Perhaps you didn’t notice, but cruise ships haven’t been sailing out of American ports lately. Something about, um, a virus.
Many of us heard the first squeaks of a future pandemic when waves of infection broke out on a few alleged pleasure boats, leaving their multitudinous guests stranded on board, hostage to the new plague. The industry has recently been on … hiatus. But now it’s clamoring to get back in action with as few new rules as possible.
Florida, under the leadership of Gov. Ron DeSantis, is suing the federal government to open up the harbors. At the same time, it’s prohibiting cruise lines from asking passengers for proof of vaccination.
We pause here to note that at this moment in time, DeSantis is regarded as one of the leading candidates for the next Republican presidential nomination.

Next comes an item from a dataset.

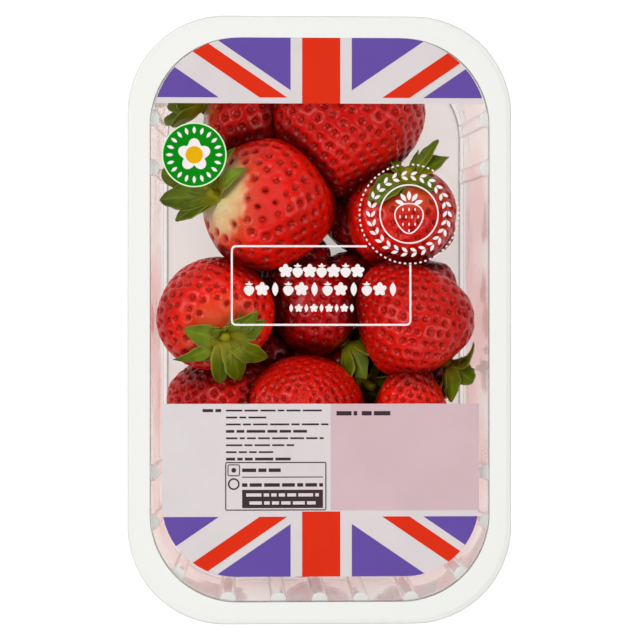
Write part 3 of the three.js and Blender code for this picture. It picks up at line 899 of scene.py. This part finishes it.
def leaf_points(berry, angle, reach, wide, off, lift, chance):
    """A grid of points over one sepal, in its berry's own frame, with its across and along."""
    spread = np.linspace(-1, 1, LEAF_COLUMNS)
    across, along = np.meshgrid(spread, np.linspace(0, 1, LEAF_ROWS))
    narrow = np.where(along < 0.5, 1 - 0.36 * (1 - along / 0.5) ** 2, 1)
    half = wide / 2 * narrow * (1 - np.clip((along - 0.4) / 0.6, 0, 1) ** 2) ** 0.9
    teeth = chance.uniform(0, 6.28, 2)
    ragged = 0.07 * np.sin(11 * along + teeth[0]) + 0.05 * np.sin(23 * along + teeth[1])
    half *= 1 + ragged * smooth(0.2, 0.5, along)
    curl = chance.uniform(0.15, 0.5)
    lean = np.arctan(off) * np.minimum(1, along * 2.5) - curl * along**2 + 0.12
    step = reach / (LEAF_ROWS - 1)
    out = 0.7 * MM + np.cumsum(np.cos(lean) * step, axis=0)
    rise = np.cumsum(np.sin(lean) * step, axis=0)
    height = berry["size"][0] / 2 * MM - 0.9 * MM + 1.7 * MM * np.minimum(1, 3 * along)
    round_back = SHOULDER_FALL * out**2 * (1 - min(1, off * 1.3))
    height = height + rise - round_back + lift
    cup = 0.3 * half * np.abs(across) ** 1.4
    phase = chance.uniform(0, 6.28)
    ripple = 0.55 * MM * np.abs(across) ** 2 * np.sin(6 * along + phase + 2 * np.sign(across))
    twist = chance.normal(0, 0.28) * across * half * along
    bend = chance.normal(0, 0.1) * along**2 * reach
    side = across * half + bend
    x = out * math.cos(angle) - side * math.sin(angle)
    y = out * math.sin(angle) + side * math.cos(angle)
    grid = np.stack([x, y, height + cup + ripple * along + twist], -1)
    return grid.reshape(-1, 3), np.abs(across).ravel(), along.ravel()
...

The Centers for Disease Control and Prevention has been unenthusiastic about letting the ships back on their voyages, and really, who could blame them? Imagine you were stuck trying to protect the nation from another Covid-19 surge while you had the whole country on your case, complaining about face masks. You’re terrified the pandemic could somehow come back, kill another half-million people and wreck the economy.
Would you really want to swiftly restore Americans’ rights to squish into a boat with several thousand other people, crowding at buffets and dances while enjoying entertainments like “roller coaster at sea” or a floating tattoo artist?
Nevertheless, the C.D.C. came up with criteria that would allow the cruise ships to cruise again. The industry decried the rules — which bear the catchy title “Framework for Conditional Sailing and Initial Phase Covid-19 Testing Requirements for Protection of Crew” — as too burdensome and confusing.
Let’s take the opposite approach. As long as the government is devoting so much time and attention to the cruise industry, how about adding on a few other issues? In a typical year, there are more than 300 ships floating around the globe, scaring the whales and polluting the ocean. A 3,000-passenger ship, which today would rank just over medium-size, can produce 21,000 gallons of sewage a day, most of which gets pumped into the sea.
The human beings on board aren’t all necessarily in good shape, either. It was only recently that Congress actually required that the ships have a physician on board to treat any passenger in the event of an emergency.
“They treat their workers like … you-know-what,” Senator Richard Blumenthal of Connecticut remarked delicately. A longtime cruise industry watchdog, Blumenthal had to fight for years just to get that doctor rule. The ship workers, he said, are trapped by forced arbitration clauses in their contracts that make it impossible for them to sue over conditions. Many of them are citizens of other countries, “which diminishes their rights even more. When they’re injured they have very meager health care.”
So we’ve got pollution, scared whales and oppressed workers. You will now undoubtedly be stunned to hear that Blumenthal also says the cruise lines “avoid taxes very aggressively and energetically.”
None of this has had any impact on Governor DeSantis, who launched his anti-regulation campaign on behalf of the cruise lines by announcing that “Florida is fighting back.”
People, when you think of Florida, do you really think of a downtrodden victim of government overreach? Everybody is terrified of Florida! We spend a humongous amount of time obsessing about its clout in presidential elections. We keep hearing about the celebrities who are ditching the North to flock in. True, it’s a crowd whose headliners include the former New England Patriot Tom Brady and the former famous politician Donald Trump. But still, the beat does go on.
The cruise industry certainly brings some money into the places where ships dock — one trade organization estimated the business added $8.49 billion to Florida’s economy in 2018. The degree to which this is a blessing depends pretty much on where you live. The 24,000 residents of Key West do not regard having more than a million visitors a year tramping around their neighborhoods as a plus.
DeSantis’s political committee has thus far received nearly $1 million from the owner of a pier that gets most of that Key West traffic. Have we mentioned that he seems to be running for president? That he once broadcast a campaign ad in which he read to his little son from “The Art of the Deal”? And in which he taught his little daughter how to “build the wall”?
Cruise ship defenders have noted bitterly that people have been returning to air travel with relatively little controversy. Of course, airplanes all have serious ventilation systems. And we fly in planes because we need to get somewhere. Nobody ever buys a ticket thinking it’d just be fun to be in the air for a week or so.
To be fair, there are many, many people who really enjoy taking a cruise with several thousand strangers. Bet they’d have an even better time if they knew the new gang wasn’t infectious.